The problem is that there is a degree of bandwagon jumping in all of this. In reality very few products, that are not AI only, have true functional AI within them and while some might have a form of ML, it may not be fully implemented. When manufacturers that do not have AI/ML as a core competency but make unfounded claims as a selling point, it’s little wonder that the market reacts with cynicism.

All of which is unfortunate because AI and ML have a long history of being associated with some pretty impressive technological advancements. They also offer a lot to the broadcast industry in terms of improving and automating processes. Sadly, that potential is often overshadowed by the hype and over-reliance on the power of the terms themselves.

In trying to understand what AI is – and more to the point, what it isn’t – we should take a look at some of its early development. Throughout history, scientists have attempted to produce mechanised procedures that emulate human thought, ranging from calculating machines to sentient robotic beings. The term itself did not appear until 1956, when it was coined by cognitive scientist and father of Artificial Intelligence, John McCarthy for a conference on the subject. The first AI-type programs were also created in the 1950s, including IBM’s The Samuel Checkers-Playing Program.

AI is a sub-specialty of computer science that seeks to emulate human thought and enable computers to perform tasks that would usually require human intelligence. While it has specific applications of its own, it is largely used as an umbrella term for other, more specialised procedures and techniques. These capabilities include robotics, deep learning (another buzzword in broadcast technology), intelligent control and data mining. Furthermore, ML and artificial neural networks are sub-sets of AI and have crossed over into other disciplines, including video and audio processing, because of their ability to control mundane but necessary tasks, such as analysing large amounts of data to create programs and operating routines.

The term Machine Learning was introduced in 1952 by Arthur Samuel, a computer scientist at IBM, developer of the aforementioned Checkers-Playing Program. The concept relates to algorithms and statistical models used in computer systems to carry out particular functions through patterns and conclusions instead of set rules. Artificial or digital neural networks, like ML, do not work on a rule-based approach like general AI systems. Instead, they mimic how some neural nets in the human brain work by being a series of self-modifying connections. AI implementations do, however, have to be ‘trained’ to accomplish set tasks, which is where they differ from the looser statistical approach of ML.
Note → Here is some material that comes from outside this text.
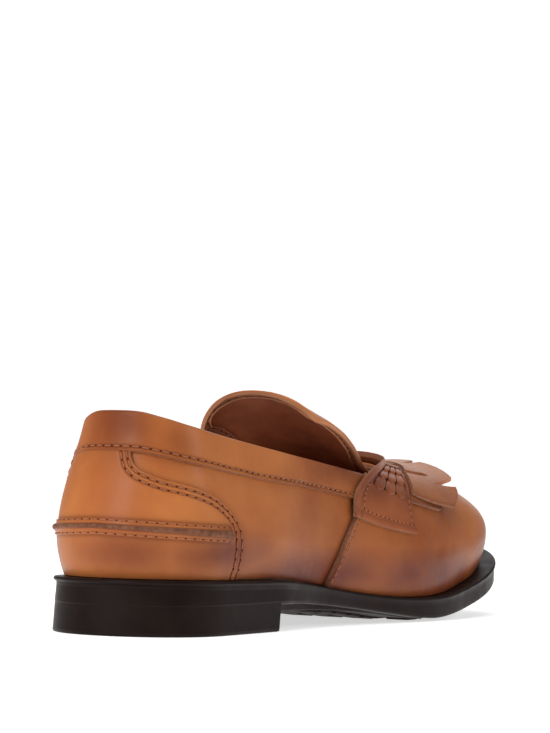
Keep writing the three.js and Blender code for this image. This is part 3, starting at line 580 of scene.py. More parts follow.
LEATHER_GLOSS = 0.38
# Dark colour of real stain, also used as painted shade in seams, recesses and under edges.
STAIN_AND_SHADE = srgb(84, 38, 24)
# The third colour of each leather darkens burnished patches and, low by the welt, paints shade.
TAN = leather("tan_leather", srgb(202, 124, 68), srgb(180, 102, 55), srgb(104, 42, 24))
STRAP_TAN = leather("strap_leather", srgb(186, 106, 62), srgb(154, 84, 50), srgb(94, 42, 27))
FLAP_TAN = leather("flap_leather", srgb(196, 122, 72), srgb(174, 102, 58), srgb(104, 50, 32))
HEM_TAN = leather("hem_leather", srgb(196, 136, 98), srgb(168, 110, 78), srgb(110, 60, 40), grain=1.8)
CUT_EDGE = plain("cut_edge", srgb(158, 110, 84), srgb(128, 84, 64), 0.62, 700, 0.6, 0.2)
PALE_EDGE = plain("pale_edge", srgb(196, 136, 100), srgb(168, 110, 80), 0.6, 700, 0.6, 0.2)
RAW_EDGE = plain("raw_edge", srgb(140, 92, 68), srgb(100, 62, 46), 0.7, 500, 1.0, 0.15)
LINING = plain("lining_leather", srgb(176, 98, 62), srgb(150, 80, 52), 0.6, 90, 0.35, 0.25)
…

Most likely because of this perceived complexity, the concept of ML is not pushed as much as that of AI. It is not often used as a standalone term and is more often slammed together with AI. Perhaps ML is less ‘sexy’ than AI, which is certainly more relatable than an artificial neural network. The way we think of the terms “artificial intelligence” and “machine learning” may also give us clues to the way we perceive the aligned technologies. Intelligence is something that we humans associate as one of our own qualities while machine learning is meant for some lower form of “robotic” being. Even though it came out almost 20 years ago (2001), the Steven Spielberg film A.I. Artificial Intelligence explores this concept by creating a robot that looks, walks and talks like a young boy, therefore emphasising its humanity instead of it being merely a learning machine.

Because of the general lack of understanding of what AI is and does – combined with the ‘fatigue’ it can cause when trying to discuss it – companies like Three Media are sometimes looked at with skepticism when they promote the capability as part of their product offerings. Three Media has AI within its simulation modelling and optimisation capability, which has been designed in conjunction with Imperial College London, but we don’t heavily promote it. We’ve taken this stance because the buzzword “AI” has saturated the conversation and is not always taken seriously in this context.

It is somewhat ironic that ML is not pushed as much, as it is easier to implement and quicker to develop, it’s just not as relatable. Even with this misconception, it’s capable of increasing efficiency considerably. In light of this, Three Media is preparing to implement ML within its XEN:Pipeline product suite. Initial implementations will involve the introduction of logic for Auto QC by ‘teaching’ the system to recognise false positives and to auto re-trigger any workflow when there is a known failure message.

If AI and ML do not make an impact on people’s imaginations, then perhaps it is time to come up with new terms that are both ‘sexy’ and self-explanatory. Referring to these capabilities as “Cognitive Systems” is a possibility, although cognition is perhaps a little too generous as it is defined as the mental process of acquiring knowledge and understanding. System intelligence, intelligent systems and human emulation could all be applied to AI/ML situations, but would they catch on? Are they buzzword worthy? We probably need AI to help us come up with the answer.

Ultimately, it’s not important what the underlying technology is called, it’s really about how intelligently it is designed, how it works and what value it creates for the customer. Everyone needs to look past the obsession with buzzwords. What counts is how a device or system, with all of its features, benefits your organisation by anticipating needs and growing as your requirements evolve. Now that’s intelligent.